* BEGIN *
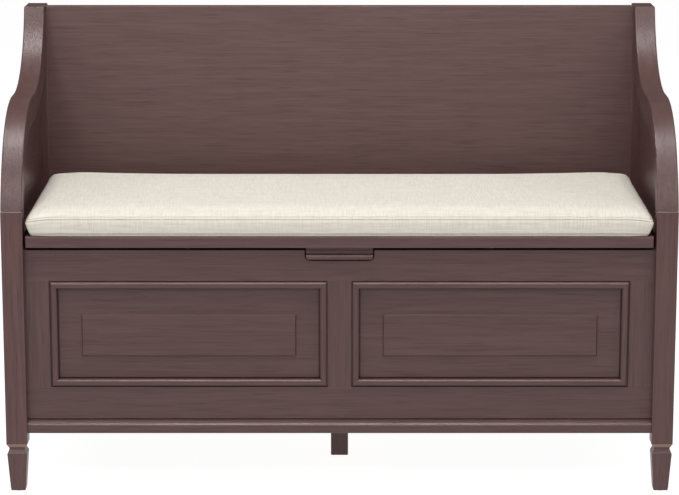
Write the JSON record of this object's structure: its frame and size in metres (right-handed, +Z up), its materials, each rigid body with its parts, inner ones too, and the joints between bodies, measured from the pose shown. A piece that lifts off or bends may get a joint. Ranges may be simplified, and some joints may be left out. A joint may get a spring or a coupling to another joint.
{
  "type": "storage bench",
  "caption": "Indoor storage bench with curved arms, a panelled box, a lid hinged at the back that carries a flat linen cushion, a straight back and tapered feet.",
  "frame": {"origin": "on the floor, under the middle of the bench", "axes": "+X along the bench to the sitter-facing viewer's right, +Y to the back, +Z up"},
  "size_m": [1.11, 0.452, 0.767],
  "materials": {
    "stained_wood": "espresso stain under satin lacquer, fine grain",
    "stained_board": "stained plywood, flat lacquer",
    "plain_wood": "unfinished light wood",
    "hinge_steel": "dull nickel plate",
    "zinc_steel": "bright zinc plate",
    "glide_plastic": "moulded nylon, matt",
    "bumper_rubber": "soft, matt",
    "hook_tape": "woven nylon hook and loop tape",
    "linen": "slub linen weave over foam"
  },
  "bodies": {
    "bench": {"back_bottom_rail": "stained_wood", "back_panel": "stained_wood", "barrel_nuts": "zinc_steel", "base_moulding": "stained_wood", "centre_floor_rail": "plain_wood", "centre_leg": "stained_wood", "centre_stile": "stained_wood", "cleat_screws": "zinc_steel", "foot_glides": "glide_plastic", "frame_bolts": "zinc_steel", "front_bottom_rail": "stained_wood", "front_floor_cleat": "plain_wood", "front_frame_dowels": "plain_wood", "front_top_rail": "stained_wood", "hinge_pins": "hinge_steel", "hinge_rail_leaves": "hinge_steel", "hinge_rail_screws": "zinc_steel", "left_arm": "stained_wood", "left_bottom_side_rail": "stained_wood", "left_front_panel": "stained_wood", "left_front_post": "stained_wood", "left_front_stile": "stained_wood", "left_lower_side_panel": "stained_wood", "left_panel_bottom_bead": "stained_wood", "left_panel_inner_bead": "stained_wood", "left_panel_outer_bead": "stained_wood", "left_panel_top_bead": "stained_wood", "left_rear_post": "stained_wood", "left_seat_side_rail": "stained_wood", "left_upper_side_panel": "stained_wood", "leg_screws": "zinc_steel", "lid_bumpers": "bumper_rubber", "lower_back_panel": "stained_board", "rear_floor_cleat": "plain_wood", "rear_seat_rail": "stained_wood", "right_arm": "stained_wood", "right_bottom_side_rail": "stained_wood", "right_front_panel": "stained_wood", "right_front_post": "stained_wood", "right_front_stile": "stained_wood", "right_lower_side_panel": "stained_wood", "right_panel_bottom_bead": "stained_wood", "right_panel_inner_bead": "stained_wood", "right_panel_outer_bead": "stained_wood", "right_panel_top_bead": "stained_wood", "right_rear_post": "stained_wood", "right_seat_side_rail": "stained_wood", "right_upper_side_panel": "stained_wood", "seat_rail_dowels": "plain_wood", "side_frame_dowels": "plain_wood", "storage_floor": "stained_board"},
    "lid": {"cushion_hook_strips": "hook_tape", "cushion_loop_strips": "hook_tape", "finger_pull": "stained_wood", "finger_pull_screws": "zinc_steel", "hinge_lid_leaves": "hinge_steel", "hinge_lid_screws": "zinc_steel", "lid_board": "stained_wood", "seat_cushion": "linen"}
  },
  "joints": [
    {"name": "lid_hinge", "type": "hinge", "parent": "bench", "child": "lid", "pos_m": [0, 0.148, 0.44], "axis": [-1, 0, 0], "range_deg": [0, 85]}
  ]
}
* END *
Across the material above, count every line holding "materials" and write down only the number.

2